But The Minority Report, with its snappy gumshoe dialogue, is told from the perspective of the police. Lalami, instead, sends us down the psychological rabbit hole of what it means to be incarcerated without due process — in a world where your fate is decided by algorithms.
The narrative is propulsive, but what makes the novel so absorbing are the ways the author makes this near-future world come to life. Much of the story is presented as an omniscient third-person narrative. But, in between, Lalami inserts fragments of emails, corporate reports, and bits of a procedural manual — all of which give insight into the systems that keep people like Sara indefinitely detained.
Ultimately, it is Sara who is the beating heart of this remarkable story. And Lalami gives us a character that isn’t simply an archetype, but a real human being full of ambition and ambivalence. Sara is a scholar of postcolonial African history who works at the Getty Museum. She is also a woman who dwells on her insecurities and on petty annoyances — like the mundane squabbles she has with her husband. Occasionally, she is betrayed by her own irritability.

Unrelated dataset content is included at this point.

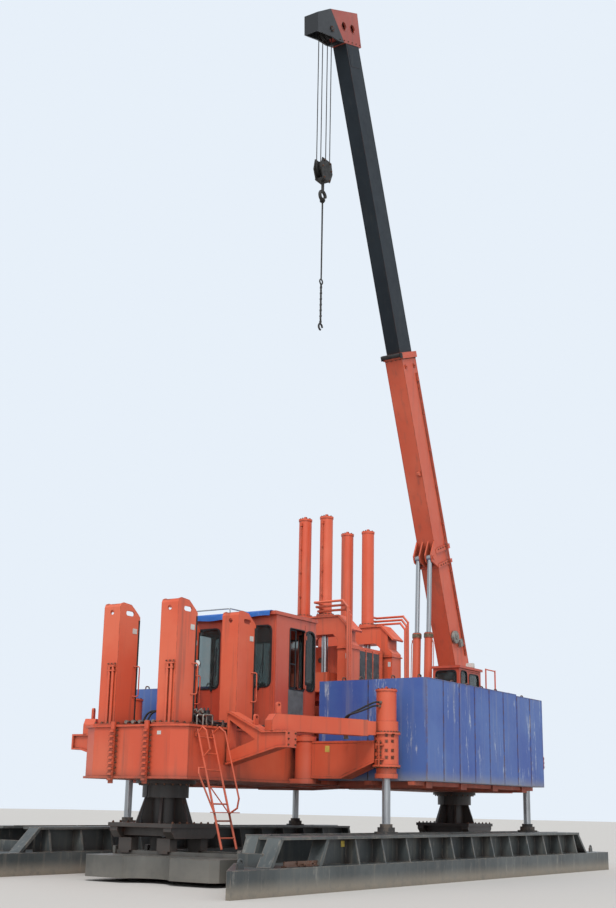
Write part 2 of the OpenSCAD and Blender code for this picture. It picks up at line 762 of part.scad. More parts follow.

The novel credibly conveys her harrowing sense of disorientation as the wide world she once inhabited is reduced to a cell. Sara’s most relatable trait is the struggle she faces trying to contain the rage that she feels over her situation — rage that, if expressed, will only worsen her circumstances. As the narrator tells us: “… compliance begins in the body. The trick is to hide any flicker of personality or hint of difference.”
It’s a condition that isn’t specific to her incarceration. As a woman of color — Sara is of Moroccan descent — she is not the kind of person who is generally afforded the benefit of expressing anger. To inhabit Sara’s story is to hear the echoes of real people who are held in private immigration detention centers — who have no legal recourse and no timeline for when they might get released.